I feel that in the act of exercising tolerance in these situations is often akin to asserting the superiority of tolerance, which leaves tolerant ethics in a bind in which they accept nothing quite so much as acceptance.

That said, the moral sky has not fallen in now that we are prepared to live with people who have different gods from us, or no god at all, or every god under the sun. The extent to which you can adhere to an absolute ethical system when surrounded by happy, content and ethical enough people who seem to hold fundamentally incompatible belief systems from each other is limited.

Even a humble absolutist who does not believe that they have a good personal connection to the ultimate truth at least asserts one truth: that there is an absolute morality out there somewhere. Relativists are doubly bound, as they must assert that everything is relative, except relativity, because it is absolutely true that there are no absolutes.

The natural answer in a pluralist society seems to be to not know. To be uncertain of whether or not there is absolute morality. The question then is how to be an idealist.

How can a person who has not decided whether being a better person is absolutely defined or purely subjective try to be a better person or to better anything? From where do ideals arise?

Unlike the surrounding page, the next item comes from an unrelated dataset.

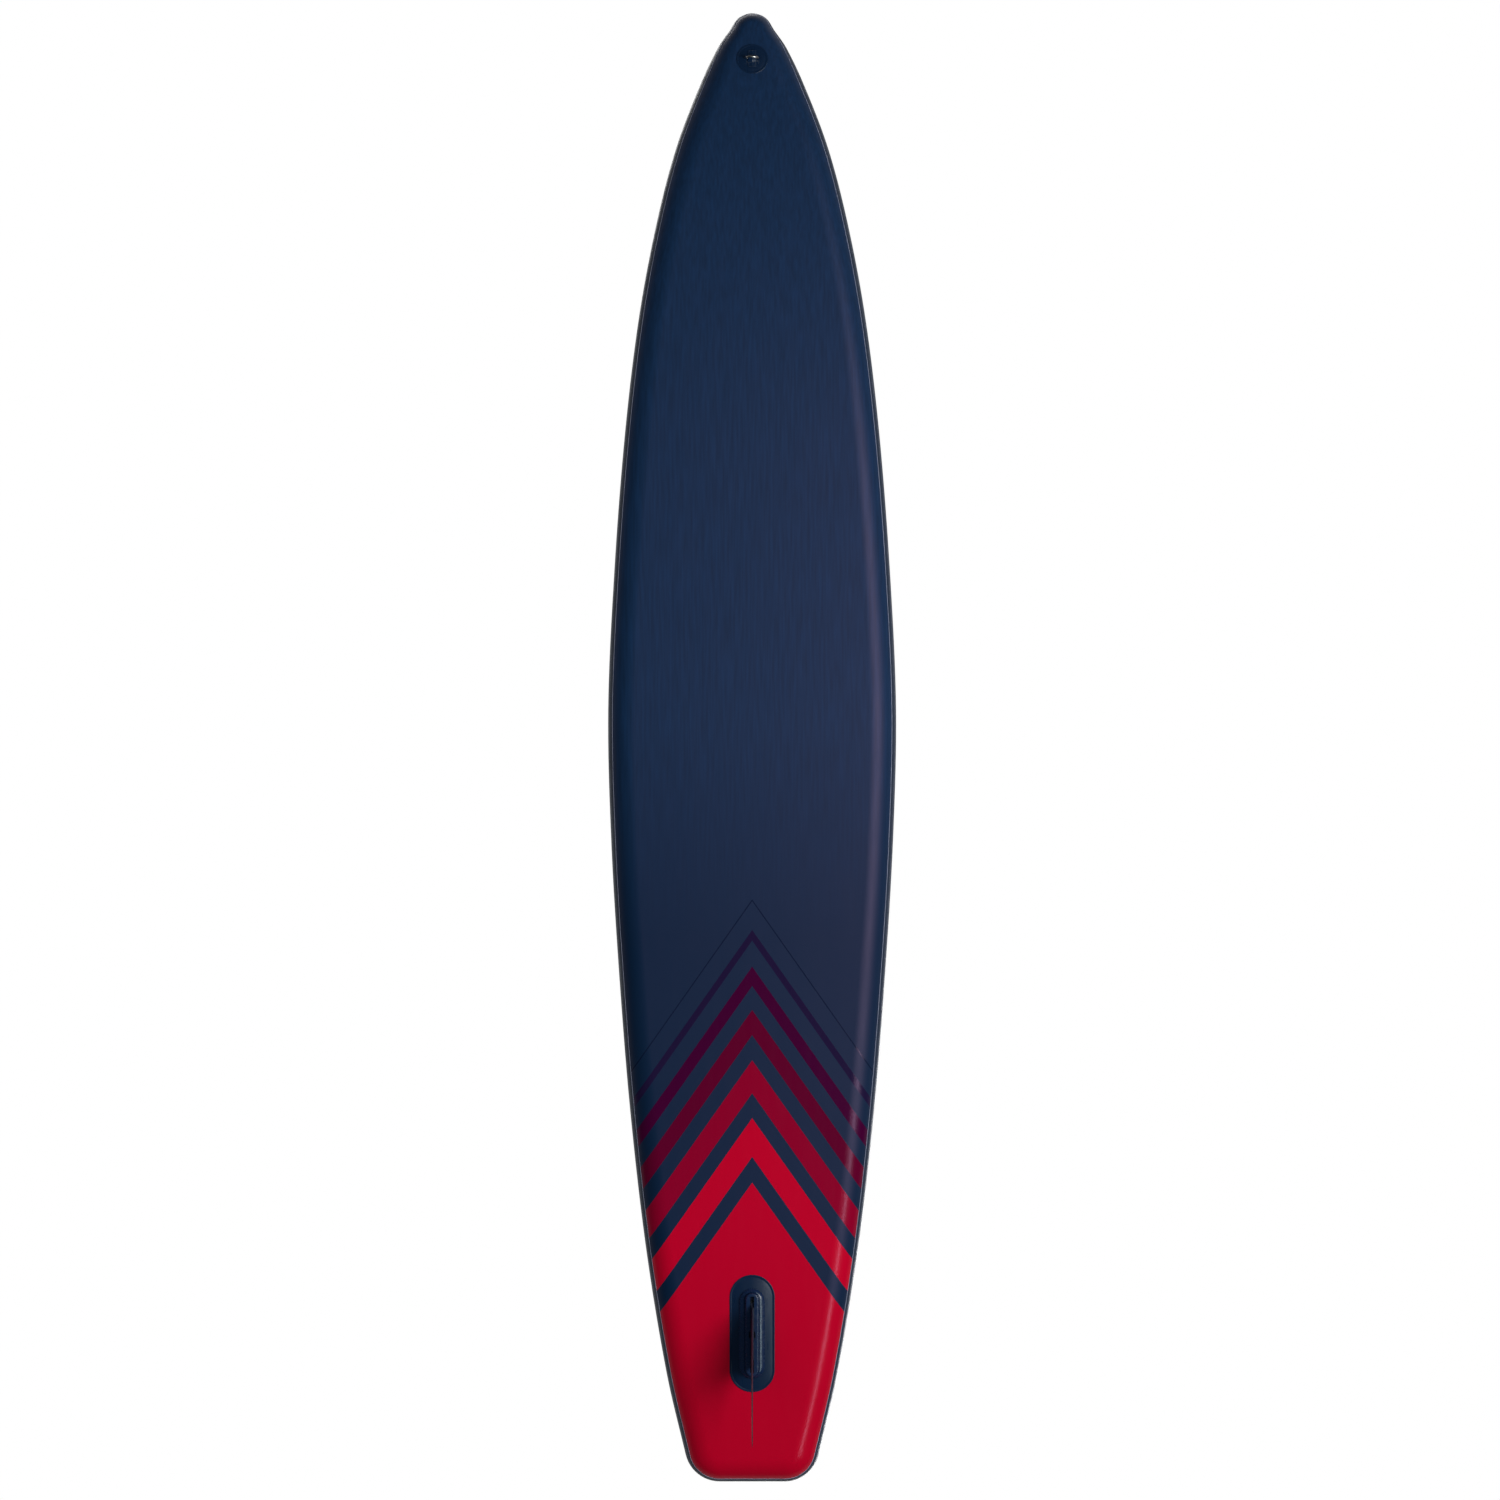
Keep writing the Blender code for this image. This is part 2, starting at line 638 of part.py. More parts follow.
def bezier(points, t):
    a, b, c, d = (Vector(p) for p in points)
    return (1 - t) ** 3 * a + 3 * (1 - t) ** 2 * t * b + 3 * (1 - t) * t**2 * c + t**3 * d


FIN_LEADING = ((0.0795, 0.0), (0.046, 0.090), (-0.070, 0.195), (-0.236, FIN_DEPTH))
FIN_TRAILING = ((-0.0825, 0.0), (-0.098, 0.070), (-0.135, 0.150), (-0.252, FIN_DEPTH))


def make_fin(frame):
    """A raked blade with a lens section. Its tongue fills the slot, with a tab in front for the screw."""
    rings = []
    for k in range(10):
        t = (k / 9) ** 0.9
        lead, trail = bezier(FIN_LEADING, t), bezier(FIN_TRAILING, t)
        thick = FIN_THICK[0] + (FIN_THICK[1] - FIN_THICK[0]) * t
        right = []
        for u in (0.0, 0.12, 0.35, 0.65, 1.0):
            lens = 0.10 + 0.90 * (4 * u * (1 - u)) ** 0.8 * (1.25 - 0.5 * u)
            point = lead + (trail - lead) * u
            right.append((thick / 2 * lens, point[0], FIN_ROOT_Z + point[1]))
        rings.append(right + [(-x, y, z) for x, y, z in reversed(right)])
    blade = loft("fin", rings, FIN_PLASTIC, frame, sharp=60.0)
    half = SLOT_HALF - RUNNING
    low, high = SLOT_FLOOR + RUNNING, FIN_ROOT_Z + 0.0008
    back, front = TONGUE_Y
    tongue = box("fin_tongue", (-half, back, low), (half, front, high), FIN_PLASTIC, frame)
    tab_low, tab_high = FIN_TAB_Z
    tab = box("fin_tab", (-half, front - 0.01, tab_low), (half, FIN_TAB_FRONT, tab_high), FIN_PLASTIC, frame)
    boolean(blade, tongue, "UNION")
    boolean(blade, tab, "UNION")
    pin_z = (GROOVE_Z[0] + GROOVE_Z[1]) / 2
    pin_frame = frame @ Matrix.Translation((0, CROSS_PIN_Y, pin_z))
    screw_frame = frame @ Matrix.Translation((0, SCREW_Y, 0))
    bore = CROSS_PIN_RADIUS + TOUCH
    hole = [(0, -0.02), (bore, -0.02), (bore, 0.02), (0, 0.02)]
    boolean(blade, lathe("pin_hole_cutter", hole, FIN_PLASTIC, pin_frame, 12, "X", False), "DIFFERENCE")
    hole = [(0, 0.0), (bore, 0.0), (bore, 0.04), (0, 0.04)]
    screw_hole = lathe("screw_hole_cutter", hole, FIN_PLASTIC, screw_frame, 12, ring=False)
    boolean(blade, screw_hole, "DIFFERENCE")

    end, bevel = CROSS_PIN_HALF, 0.0005
    profile = [
        (0, -end), (CROSS_PIN_RADIUS - bevel, -end), (CROSS_PIN_RADIUS, bevel - end),
        (CROSS_PIN_RADIUS, end - bevel), (CROSS_PIN_RADIUS - bevel, end), (0, end)]
    lathe("fin_cross_pin", profile, STEEL, pin_frame, 12, "X", False)
    half, length = NUT_PLATE_HALF
    low, high = NUT_PLATE_Z
    plate = box("fin_nut_plate", (-half, -length, low), (half, length, high), STEEL, screw_frame)
    boolean(plate, screw_hole, "DIFFERENCE")
    seat = tab_high + TOUCH
    profile = [
        (0, low - 0.0012), (SCREW_RADIUS - 0.0005, low - 0.0012), (SCREW_RADIUS, low - 0.0007),
        (SCREW_RADIUS, seat), (SCREW_HEAD, seat), (SCREW_HEAD, seat + 0.0036),
        (SCREW_HEAD - 0.0006, seat + 0.0042), (0.0030, seat + 0.0042), (0.0024, seat + 0.0020),
        (0, seat + 0.0020)]
    lathe("fin_screw", profile, STEEL, screw_frame, 16, ring=False)


# --- Valve -----------------------------------------------------------------------------------


def make_valve(frame, deck_skin, stitch_sheet):
    hole = [(0, -0.02), (VALVE_HOLE, -0.02), (VALVE_HOLE, 0.02), (0, 0.02)]
    cutter = lathe("valve_hole_cutter", hole, GREY_PLASTIC, frame, 24, ring=False)
    boolean(deck_skin, cutter, "DIFFERENCE")
    boolean(stitch_sheet, cutter, "DIFFERENCE")
    gasket = [(0.0200, 0.0), (0.0300, 0.0), (0.0300, 0.0012), (0.0200, 0.0012)]
    lathe("valve_gasket", gasket, RUBBER, frame)
    under = SEAT_Z - WEB_THICK
    body = [
        (0.0035, SEAT_Z), (0.0150, SEAT_Z), (0.0150, 0.0045), (0.0235, 0.0045), (0.0235, 0.0085),
        (0.0275, 0.0085), (0.0275, 0.0045), (0.0310, 0.0040), (0.0310, 0.0015), (NECK, 0.0015),
        (NECK, -VALVE_DEPTH), (0.0165, -VALVE_DEPTH), (0.0165, under), (0.0035, under)]
    barrel = lathe("valve_body", body, GREY_PLASTIC, frame, 24)
    for k in range(4):
        angle = math.pi / 4 + math.pi / 2 * k
        place = frame @ Matrix.Translation((0.009 * math.cos(angle), 0.009 * math.sin(angle), SEAT_Z))
        window = lathe(
            f"window_cutter_{k}", [(0, -0.01), (0.0035, -0.01), (0.0035, 0.01), (0, 0.01)],
            GREY_PLASTIC, place, 10, ring=False)
        boolean(barrel, window, "DIFFERENCE")
    layers = 2 * TOUCH + SKIN + STITCH_SHEET
    nut_top = -layers - TOUCH
    nut = [(0.0199, nut_top - 0.006), (0.0275, nut_top - 0.006), (0.0275, nut_top), (0.0199, nut_top)]
    lathe("valve_nut", nut, GREY_PLASTIC, frame, 18)
    head_foot = PLUNGER_TOP - 0.004
    seal = under - TOUCH
    plunger = [
        (0, PLUNGER_TOP), (0.0065, PLUNGER_TOP), (0.0065, head_foot), (0.0031, head_foot), (0.0031, seal),
        (0.0145, seal), (0.0145, seal - 0.0027), (0, seal - 0.0027)]
    lathe("valve_plunger", plunger, GREY_PLASTIC, frame, 18, ring=False)
    thick = 0.00045
    low, high = SEAT_Z + TOUCH + thick, head_foot - TOUCH - thick
    turns, per_turn = 3, 9
    coil = []
    for k in range(turns * per_turn + 1):
        angle = 2 * math.pi * k / per_turn
        height = low + (high - low) * k / (turns * per_turn)
        coil.append((0.0050 * math.cos(angle), 0.0050 * math.sin(angle), height))
    wire("valve_spring", coil, thick, STEEL, frame, sides=5, closed_loop=False)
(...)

I have some faith in the interpersonal context. The question of things being better, or being a better person in a solipsist universe is meaningless. Hence ideals are not found by retreating into some system, either resolutely absolute, or completely relativist, that exists independently of interpersonal context. The only possible meaning that acts can have is with reference to something external. Reality kicks back, and the feeling of such kicking gives us better grounds for action than any internal decisions about morality.